### STATED PROBLEM
Begin at the line containing "end face upwards." and stop at the line containing "for node in"; copy those lines exactly, ends included, and nothing else.

[start RECORDS PROVIDED]

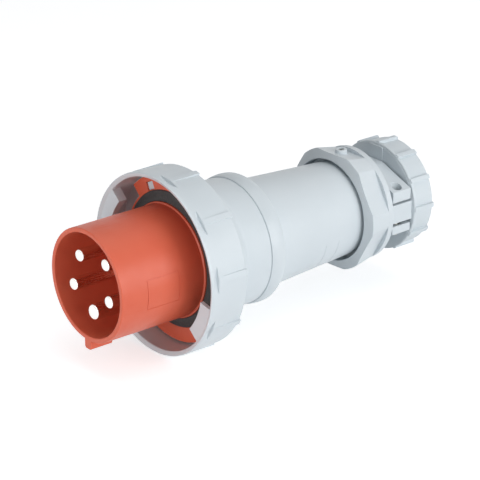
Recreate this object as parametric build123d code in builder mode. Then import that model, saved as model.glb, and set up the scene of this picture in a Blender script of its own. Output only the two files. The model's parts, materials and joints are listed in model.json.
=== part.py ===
from build123d import *
from math import cos, radians, sin, tau
import os

# Industrial pin and sleeve plug, five pins, 63 A size, with bayonet ring and cable gland.
# Millimetres. The plug's axis is X: the sleeve's rim is at x = 0 and the cable leaves towards +X.
# The key of the sleeve points down, to -Z. Angles are seen from the front: 0 is right, 90 is up.

# Sleeve and pins
sleeve_radius = 35.5
sleeve_wall = 3.0
sleeve_reach = 59.5
rim_round = 0.8
mouth_depth = 56.0
web_thickness = 10.0
key_width = 6.5
key_height = 5.8
key_length = 16.0
key_round = 2.0
pitch_radius = 18.5
phase_pin_radius = 4.0
earth_pin_radius = 5.0
pin_setback = 2.5
neutral_setback = 5.5
earth_setback = 4.0
pin_tip_round = 1.5
pin_shank_step = 0.4
pin_collar_radius = 7.2
pin_collar_length = 4.0
barrel_radius = 6.0
barrel_length = 22.0
conductor_radius = 4.2
conductor_depth = 19.0
first_pin_angle = 54.0
pin_names = ["pin_neutral", "pin_phase_1", "pin_phase_2", "pin_earth", "pin_phase_3"]

# Carrier behind the sleeve
base_collar_step = 1.8
base_collar_slope = 0.8
seal_width = 5.8
seal_thickness = 3.9
seal_slope = 1.9
seal_edge_round = 0.6
groove_depth = 1.5
flange_set = 4.5
flange_radius = 52.8
flange_thickness = 4.4
notch_floor_wall = 1.2
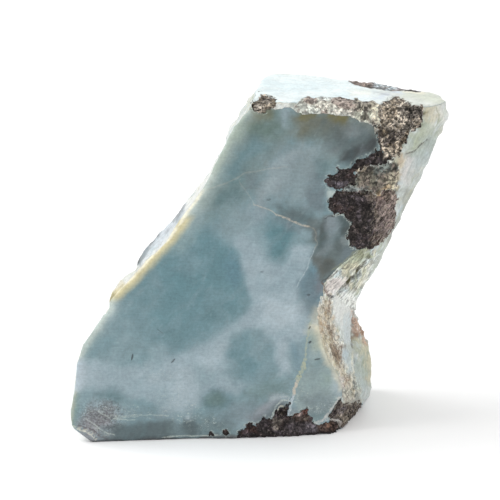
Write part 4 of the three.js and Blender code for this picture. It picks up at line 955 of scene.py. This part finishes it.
# Corrections to the stone's form, in mm. Spans are from and to, ovals are x, z, half width
# and half height.
form = {
    "fromCuts": 0.7,  # the broken sides are smoothed from here on
    "fromBase": 0.6,
    "smoothRounds": 3,
    "leftLimit": 4.0,  # most that the left side is drawn in
    "leftHeight": 45.2,
    "leftLean": 0.01,
    "sliceStep": 0.4,
    "rightGap": 0.1,
    "rightReach": (-5, -0.5),
    "rightTop": (58.5, 61),
    "crustOut": 1.6,
    "crustPlace": 53.0,
    "crustWidth": 4.5,
    "crustDepth": (10, 14),
    "crustHeight": (50, 56),
    "toeOut": (0.4, 0.6),  # all along, and more of it on the right
    "toeRight": (20, 28),
    "toeHeight": (0.3, 3.6),
    "toeDepth": (1, 5),
    "frontDepth": 2.2,
    "filledHole": (37.5, 4.3, 2.1, 2.6),
    "dent": (35.6, 4.4, 1.3, 1.6),
    "dentDepth": 0.8,
}


def inOval(places, oval):  # 1 in the middle, 0 on the edge
    x, z, halfWidth, halfHeight = oval
    return 1 - np.hypot((places[:, 0] - x) / halfWidth, (places[:, 2] - z) / halfHeight)


co, normals, places = readMesh(stone)
x, y, z = places.T
gap = form["fromCuts"]
offCuts = (y > gap) & (y < slab["thickness"] - gap) & (z > form["fromBase"]) & (z < topAt(x) - gap)
selectVertices(stone, offCuts & (normals[:, 1] > -0.97))
for _ in range(form["smoothRounds"]):
    bpy.ops.mesh.vertices_smooth(factor=0.5, repeat=3)
bpy.ops.object.mode_set(mode="OBJECT")

# The left side falls away behind the front edge, with two lumps standing past it.
co, normals, places = readMesh(stone)
x, y, z = places.T
across, up = layerPlaces(places).T
over = edgeAt(leftOutline, up) + form["leftLean"] * y - across
onSide = (up < form["leftHeight"]) & (x < slab["parting"])
co[:, 0] += np.where(onSide, np.clip(over, 0, form["leftLimit"]), 0) / 1000
# The right side is drawn out or in to its outline.
heights = np.arange(0.2, 62, form["sliceStep"])
reached = np.array([across[np.abs(up - h) < 0.25].max() for h in heights])
standing = np.interp(up, heights, reached)
pull = edgeAt(rightOutline, up) + form["rightGap"] - standing
pull *= fade(across - standing, *form["rightReach"])
co[:, 0] += pull * fade(up, -0.2, 0.3) * (1 - fade(up, *form["rightTop"])) / 1000
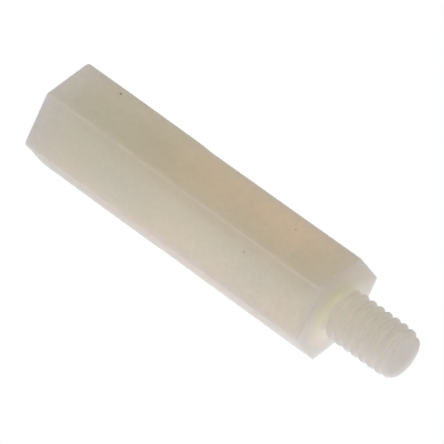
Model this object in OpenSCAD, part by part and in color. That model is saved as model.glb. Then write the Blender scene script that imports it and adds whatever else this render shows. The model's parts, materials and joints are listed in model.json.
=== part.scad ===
// Male-female hex standoff, moulded in one piece from undyed nylon.
// Millimetres. The axis is X, with the stud on the +X side, and the origin is the middle of
// the shoulder that the stud stands on. One flat of the hexagon faces up and one faces down.
// The threads are too fine to be cut here. The stud is drawn at the crests of its thread and
// the hole at the crests of its own, which are the two diameters that a mating part meets.

/* [Hex body] */
// Size across two opposite flats, which is the spanner size
across_flats = 7; // [6:0.1:12]
// Length of the hexagonal body, which is the gap that the standoff keeps
body_length = 25; // [16:0.5:60]
// Rounding of the six long edges
long_edge_radius = 0.2; // [0.05:0.05:0.4]
// Rounding of the edges round the female end
female_end_radius = 0.25; // [0.05:0.05:0.4]
// Rounding of the edges round the shoulder
shoulder_edge_radius = 0.1; // [0.05:0.05:0.4]

/* [Threads] */
// Nominal diameter of both threads
thread_diameter = 4; // [3:0.1:4.5]
// Pitch of both threads
thread_pitch = 0.7; // [0.5:0.05:0.9]
// How far the moulded crests of the stud fall short of the nominal diameter
crest_shortfall = 0.2; // [0:0.05:0.3]

/* [Stud] */
// How far the stud stands out of the shoulder
stud_length = 6; // [4:0.25:12]
// Plain stretch of the neck, between its fillet and the first turn of thread
neck_straight = 0.1; // [0.05:0.05:1]
// Length of the taper at the tip
tip_length = 0.4; // [0.2:0.05:0.8]
// How much that taper takes off the radius
tip_drop = 0.35; // [0.1:0.05:0.5]

/* [Threaded hole] */
// Depth of the hole, from the end face to its floor
hole_depth = 10.5; // [6:0.5:14]
// Lead-in taper at the mouth, the same along the axis and on the radius
mouth_chamfer = 0.5; // [0.2:0.05:0.6]
// Taper round the floor, the same along the axis and on the radius
floor_chamfer = 0.35; // [0.1:0.05:0.6]

/* [Hidden] */
$fn = 96;
nylon_colour = "#e9e4d6";

// A 60 degree thread with moulded, rounded crests and roots is half a pitch deep.
thread_depth = thread_pitch / 2;
flank_length = thread_depth * tan(30);

crest_radius = (thread_diameter - crest_shortfall) / 2;
root_radius = crest_radius - thread_depth;
// The neck is a fillet as wide as the thread is deep, a plain stretch along the thread's
// roots, and the flank of the first turn.
neck_length = thread_depth + neck_straight + flank_length;
// A hole for a thread measures the nominal diameter less one pitch.
hole_radius = (thread_diameter - thread_pitch) / 2;

// The stud's core runs this far in behind the shoulder, and a cut runs this far past a face.
overlap = 1;
// Every rounding stands this little proud, so that the flats cut it and don't merely touch it.
proud = 0.001;

// Hexagon by the distance from its centre to a side, with corners on the sketch's X axis.
module hexagon(apothem) {
    circle(apothem / cos(30), $fn = 6);
}

// Corner of a solid sketch at the origin, as the waste that leaves it round.
// The solid lies towards -X and -Y.
module corner_waste(radius) {
    translate([-radius, -radius]) difference() {
        square(radius + overlap);
        circle(radius + proud);
    }
}

// Side view of the body, axis by across flats, with the edges of both ends rounded.
module side_view() {
    difference() {
        translate([-body_length, -across_flats / 2]) square([body_length, across_flats]);
        for (side = [0, 1]) mirror([0, side]) {
            translate([0, across_flats / 2]) corner_waste(shoulder_edge_radius);
            translate([-body_length, across_flats / 2]) mirror([1, 0])
                corner_waste(female_end_radius);
        }
    }
}

// End view that rounds the long edges: a bar at each of the six corners, joined by a hexagon
// that is turned so that its sides cut the corners off where the rounding starts.
module long_edge_view() {
    bar_centre = (across_flats / 2 - long_edge_radius) / cos(30);
    rotate(30) hexagon(bar_centre + long_edge_radius * cos(30));
    for (turn = [0:60:300])
        rotate(turn) translate([bar_centre, 0]) circle(long_edge_radius + proud);
}

// Each pair of flats is a slab with the side view's outline. The three slabs and the end
// view cross to make the body.
module hex_body() {
    intersection() {
        intersection_for (turn = [0, 60, 120])
            rotate([90 + turn, 0, 0])
                linear_extrude(2 * across_flats, center = true) side_view();
        translate([-body_length - overlap, 0, 0]) rotate([90, 0, 90])
            linear_extrude(body_length + 2 * overlap) long_edge_view();
    }
}

// Half section of the stud: radius to the right, distance from the shoulder upwards.
module stud_section() {
    polygon([
        [0, -overlap],
        [root_radius, -overlap],
        [root_radius, neck_length - flank_length],
        [crest_radius, neck_length],
        [crest_radius, stud_length - tip_length],
        [crest_radius - tip_drop, stud_length],
        [0, stud_length]
    ]);
    difference() {
        square([crest_radius, thread_depth]);
        translate([crest_radius, thread_depth]) circle(thread_depth);
    }
}

// Half section of the hole: radius to the right, distance from the end face upwards.
module hole_section() {
    polygon([
        [0, -overlap],
        [hole_radius + mouth_chamfer + overlap, -overlap],
        [hole_radius, mouth_chamfer],
        [hole_radius, hole_depth - floor_chamfer],
        [hole_radius - floor_chamfer, hole_depth],
        [0, hole_depth]
    ]);
}

module stud() {
    rotate([0, 90, 0]) rotate_extrude() stud_section();
}

module threaded_hole() {
    translate([-body_length, 0, 0]) rotate([0, 90, 0]) rotate_extrude() hole_section();
}

module hex_standoff() {
    color(nylon_colour) difference() {
        union() {
            hex_body();
            stud();
        }
        threaded_hole();
    }
}

hex_standoff();
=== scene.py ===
# %% [markdown]
# # A moulded nylon hex standoff
#
# The object is one small moulding, 31 mm long: a hexagonal body with a threaded hole in one
# end and a threaded stud on the other. The construction model gives its true size, and leaves
# its two threads plain. This lesson models the whole moulding again as one closed mesh, with
# both threads, and gives it the milky look of undyed nylon.
#
# Everything is in metres and stays where the construction model puts it, so the first step
# loads that model as a fixed frame and keeps its box.

# %% Load the frame
import json
import math

import bmesh
import bpy
from mathutils import Matrix, Vector


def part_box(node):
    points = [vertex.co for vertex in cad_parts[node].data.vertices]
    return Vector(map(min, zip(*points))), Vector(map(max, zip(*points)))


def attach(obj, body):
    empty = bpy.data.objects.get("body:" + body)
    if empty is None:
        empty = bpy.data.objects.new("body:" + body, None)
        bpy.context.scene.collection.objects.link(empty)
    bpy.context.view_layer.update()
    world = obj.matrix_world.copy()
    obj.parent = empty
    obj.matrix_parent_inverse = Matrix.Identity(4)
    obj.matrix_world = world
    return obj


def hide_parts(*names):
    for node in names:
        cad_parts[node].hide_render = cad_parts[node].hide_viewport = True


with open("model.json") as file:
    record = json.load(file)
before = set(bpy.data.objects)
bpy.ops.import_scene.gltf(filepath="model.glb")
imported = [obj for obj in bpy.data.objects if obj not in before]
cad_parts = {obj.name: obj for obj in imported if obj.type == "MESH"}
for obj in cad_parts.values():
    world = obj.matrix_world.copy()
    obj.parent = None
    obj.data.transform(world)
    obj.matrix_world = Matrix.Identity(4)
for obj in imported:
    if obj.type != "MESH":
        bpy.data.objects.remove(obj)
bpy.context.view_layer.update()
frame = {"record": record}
MM = 0.001

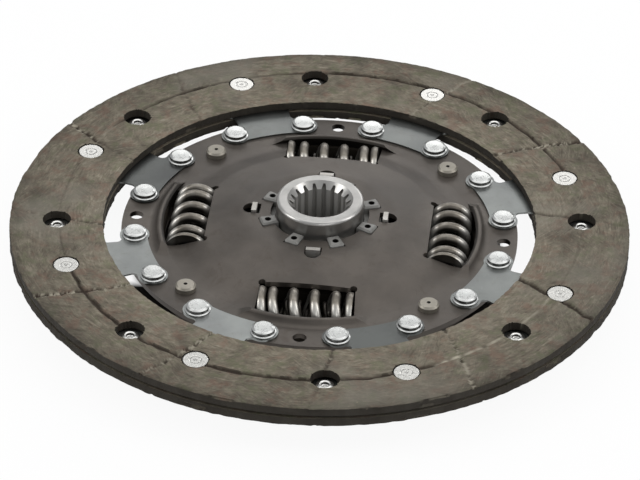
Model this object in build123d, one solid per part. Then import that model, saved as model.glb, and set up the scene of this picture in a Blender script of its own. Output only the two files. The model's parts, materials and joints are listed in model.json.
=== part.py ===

[end RECORDS PROVIDED]

### EXERCISE ANSWER
// Half section of the hole: radius to the right, distance from the end face upwards.
module hole_section() {
    polygon([
        [0, -overlap],
        [hole_radius + mouth_chamfer + overlap, -overlap],
        [hole_radius, mouth_chamfer],
        [hole_radius, hole_depth - floor_chamfer],
        [hole_radius - floor_chamfer, hole_depth],
        [0, hole_depth]
    ]);
}

module stud() {
    rotate([0, 90, 0]) rotate_extrude() stud_section();
}

module threaded_hole() {
    translate([-body_length, 0, 0]) rotate([0, 90, 0]) rotate_extrude() hole_section();
}

module hex_standoff() {
    color(nylon_colour) difference() {
        union() {
            hex_body();
            stud();
        }
        threaded_hole();
    }
}

hex_standoff();
=== scene.py ===
# %% [markdown]
# # A moulded nylon hex standoff
#
# The object is one small moulding, 31 mm long: a hexagonal body with a threaded hole in one
# end and a threaded stud on the other. The construction model gives its true size, and leaves
# its two threads plain. This lesson models the whole moulding again as one closed mesh, with
# both threads, and gives it the milky look of undyed nylon.
#
# Everything is in metres and stays where the construction model puts it, so the first step
# loads that model as a fixed frame and keeps its box.

# %% Load the frame
import json
import math

import bmesh
import bpy
from mathutils import Matrix, Vector


def part_box(node):
    points = [vertex.co for vertex in cad_parts[node].data.vertices]
    return Vector(map(min, zip(*points))), Vector(map(max, zip(*points)))


def attach(obj, body):
    empty = bpy.data.objects.get("body:" + body)
    if empty is None:
        empty = bpy.data.objects.new("body:" + body, None)
        bpy.context.scene.collection.objects.link(empty)
    bpy.context.view_layer.update()
    world = obj.matrix_world.copy()
    obj.parent = empty
    obj.matrix_parent_inverse = Matrix.Identity(4)
    obj.matrix_world = world
    return obj


def hide_parts(*names):
    for node in names:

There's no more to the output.